Let’s have a look at them –
- Wizz Air – 102 aircraft (75 x A321neo + 27 x A321XLR)
- Frontier – 91 aircraft (A321neo)
- Volaris – 39 aircraft (A321neo)
- Jet Smart – 23 aircraft (21 x A321neo + 2 x A321XLR)
- Air Lease Corporation (ALC) – 111 aircraft (25 x A220, 55 x A321NEO, 20 x A321XLR, 4 x A330NEO, 7 x A350F)
- Signed formal MoU with CMA CGM – 4 x A350F
- United Arab Emirates Air Force and Air Defence – 2 x A330MRTT
- Indonesian Ministry of Defence – 2 x A400M
- Jazeera Airways – 28 x A321neo
- Ibom Air – 10 x A220
In comparison, the other major Airbus customer in India, Wadia-Group operated GoFirst took delivery of six planes in the same period. GoFirst, which has orders for 144 A320neo planes, took delivery of 52 such aircraft by the end of November. This is an increase from 46 A320neo planes at the end of January.
IndiGo, which had ordered 344 A320neo planes, took delivery of 120 such planes by the end of January 2021, increasing to 137 by the end of November. It also ordered about 386 A321neo planes. It had taken delivery of 30 Airbus A321neo planes by the end of January 2021, increasing to 49 by November-end.
Overall, IndiGo has ordered 730 A320-A321 families of planes so far.

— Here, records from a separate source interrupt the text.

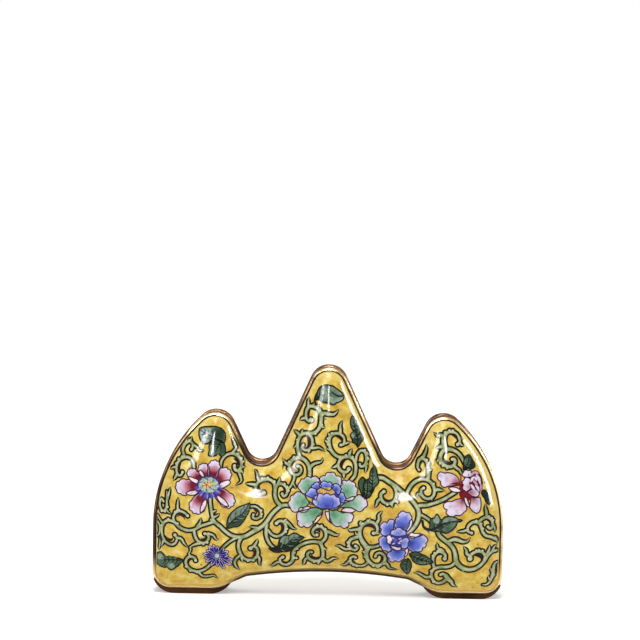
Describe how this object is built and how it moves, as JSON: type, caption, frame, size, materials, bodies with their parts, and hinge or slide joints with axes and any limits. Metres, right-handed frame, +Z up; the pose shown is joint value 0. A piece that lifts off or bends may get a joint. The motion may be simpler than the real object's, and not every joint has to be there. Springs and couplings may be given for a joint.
{
  "type": "brush rest",
  "caption": "Mountain-shaped brush rest of domed enamelled copper, with cradles between its peaks and an arch between its feet.",
  "frame": {"origin": "centre of the bounding box at the underside of the soles, on the table", "axes": "+X along the rest to the right as seen from the front, +Y from the front face to the back face, +Z up"},
  "size_m": [0.1498, 0.0288, 0.0985],
  "materials": {
    "enamel": "glossy fired enamel, yellow ground painted with flowers and scrolling vines",
    "copper": "darkened bare copper, satin",
    "gilt": "worn gilding, polished on the crown of the rim"
  },
  "bodies": {
    "root": {"front_shell": "copper", "back_shell": "copper", "front_enamel": "enamel", "back_enamel": "enamel", "upper_band": "copper", "arch_band": "copper", "front_rim": "gilt", "back_rim": "gilt", "left_sole": "copper", "right_sole": "copper"}
  },
  "joints": []
}
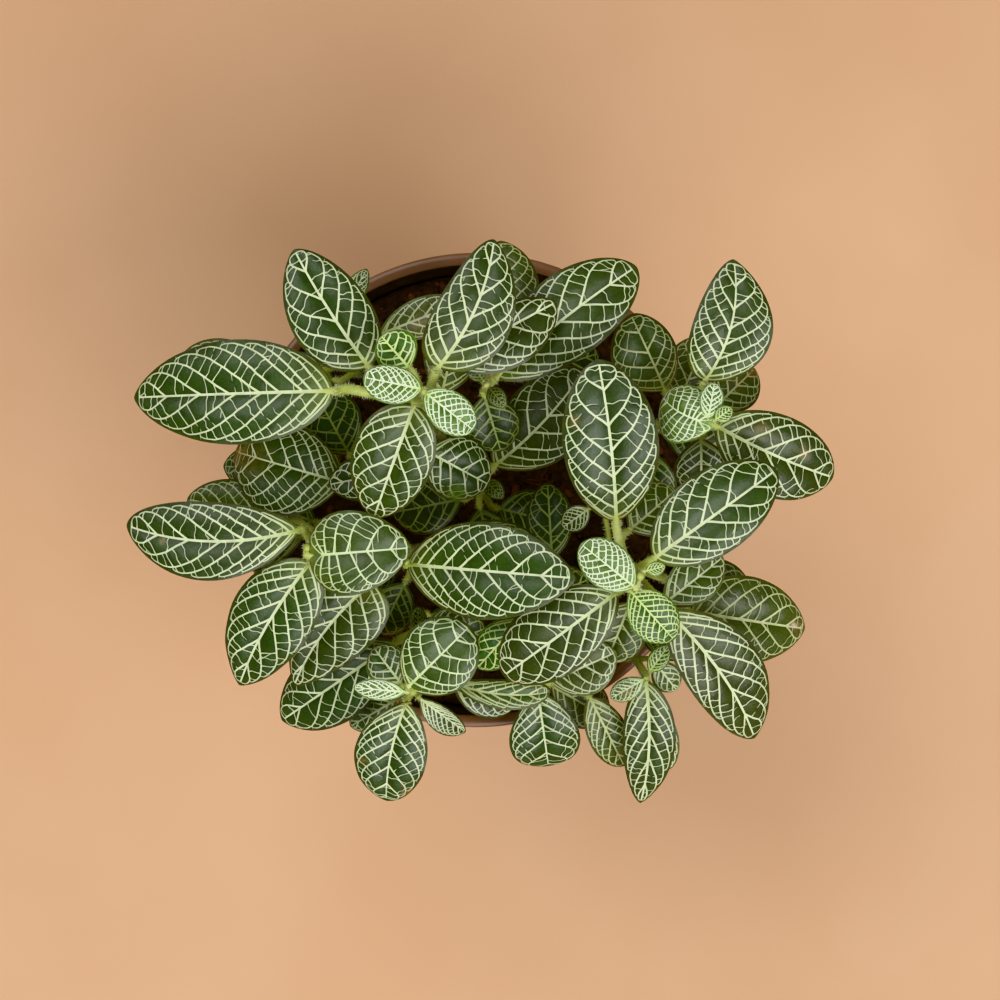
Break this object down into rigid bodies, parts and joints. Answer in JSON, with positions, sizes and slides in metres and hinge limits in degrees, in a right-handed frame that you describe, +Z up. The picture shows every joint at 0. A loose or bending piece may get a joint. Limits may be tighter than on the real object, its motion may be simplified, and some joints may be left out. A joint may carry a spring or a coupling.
{
  "type": "potted nerve plant",
  "caption": "Small bushy houseplant in a round tapered nursery pot, its oval dark green leaves netted with pale veins.",
  "frame": {"origin": "centre of the pot's flat underside, on the surface it stands on", "axes": "+Z up along the pot's axis, +X to the right and +Y to the top of the picture, which looks straight down"},
  "size_m": [0.1475, 0.121, 0.1532],
  "materials": {
    "pot": "satin brown moulded polypropylene",
    "soil": "rough moist coco peat",
    "plant": "satin leaf with pale veins, hairy stems"
  },
  "bodies": {
    "root": {"pot": "pot", "soil": "soil", "stem_tall": "plant", "stem_back": "plant", "stem_middle": "plant", "stem_left_inner": "plant", "stem_back_left": "plant", "stem_right": "plant", "stem_far_right": "plant", "stem_left": "plant", "stem_centre": "plant", "stem_front_left_inner": "plant", "stem_front_left": "plant", "stem_front_inner": "plant", "stem_front": "plant", "stem_front_right": "plant"}
  },
  "joints": []
}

It has taken delivery of 186 such aircraft till November-end.
Qatar Airways in December had started proceedings in a UK court against Airbus in a bid to resolve a dispute over skin flaws on A350 passenger jets, bringing the two sides closer to a rare legal showdown over aviation safety.
The companies have been locked in a row for months over damage, including blistered paint and corrosion to a sub-layer of lightning protection, which Qatar Airways says has now led to the grounding of 21 A350 jets by its domestic regulator.

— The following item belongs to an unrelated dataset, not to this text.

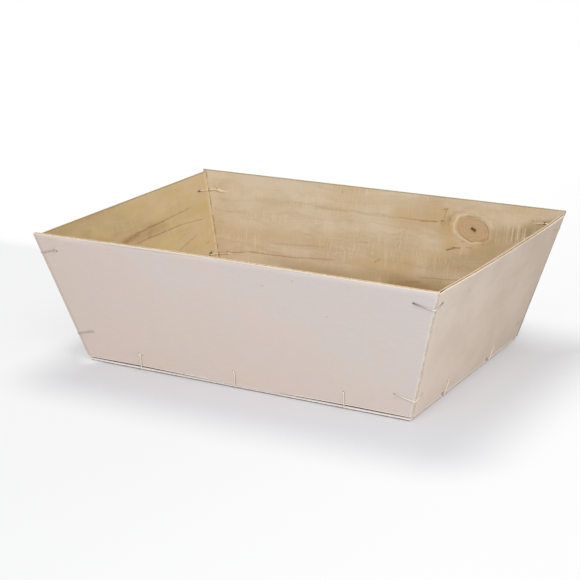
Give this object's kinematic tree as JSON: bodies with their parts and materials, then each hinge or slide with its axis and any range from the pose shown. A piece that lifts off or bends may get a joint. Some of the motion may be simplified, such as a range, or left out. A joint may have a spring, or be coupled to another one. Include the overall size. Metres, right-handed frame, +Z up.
{
  "type": "plywood gift basket",
  "caption": "Open tapered plywood gift basket: flared wall boards on a thin base board, stitched together along every edge with bent wire staples.",
  "frame": {"origin": "middle of the base board's underside, where the basket rests", "axes": "+X along the long front board towards the right end, +Y from the front to the back, +Z up"},
  "size_m": [0.35, 0.251, 0.1088],
  "materials": {
    "side_ply": "unfinished poplar plywood, sanded, pale",
    "end_ply": "unfinished poplar plywood, sanded, pale",
    "base_ply": "unfinished poplar plywood",
    "staple_wire": "drawn galvanised wire, dull"
  },
  "bodies": {
    "root": {"base_panel": "base_ply", "front_panel": "side_ply", "back_panel": "side_ply", "left_panel": "end_ply", "right_panel": "end_ply", "front_left_lower_staple": "staple_wire", "front_left_upper_staple": "staple_wire", "front_right_lower_staple": "staple_wire", "front_right_upper_staple": "staple_wire", "back_right_lower_staple": "staple_wire", "back_right_upper_staple": "staple_wire", "back_left_lower_staple": "staple_wire", "back_left_upper_staple": "staple_wire", "front_base_staple_1": "staple_wire", "front_base_staple_2": "staple_wire", "front_base_staple_3": "staple_wire", "back_base_staple_1": "staple_wire", "back_base_staple_2": "staple_wire", "back_base_staple_3": "staple_wire", "right_base_staple_1": "staple_wire", "right_base_staple_2": "staple_wire", "left_base_staple_1": "staple_wire", "left_base_staple_2": "staple_wire"}
  },
  "joints": []
}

The middle east major is seeking $618 million in damages from the manufacturer, Airbus in a dispute over untimely erosion of the surface of some of its A350s, according to the court documents.
Airbus insists the carbon-composite passenger jets are safe to fly despite some “surface degradation,” while Qatar Airways says it is too early to say whether safety has been compromised.
The dispute came to a head when Airbus, in what experts called an unprecedented move, accused the Gulf airline of misrepresenting the problem as a safety issue and threatened to call for an independent legal assessment.
The airline operates 53 A350s, although 20 of the jets have been grounded on the instructions of the Qatari Civil Aviation Authority. Qatar has another 23 on order but has halted further deliveries during the dispute. Singapore Airlines is the biggest operator of the A350.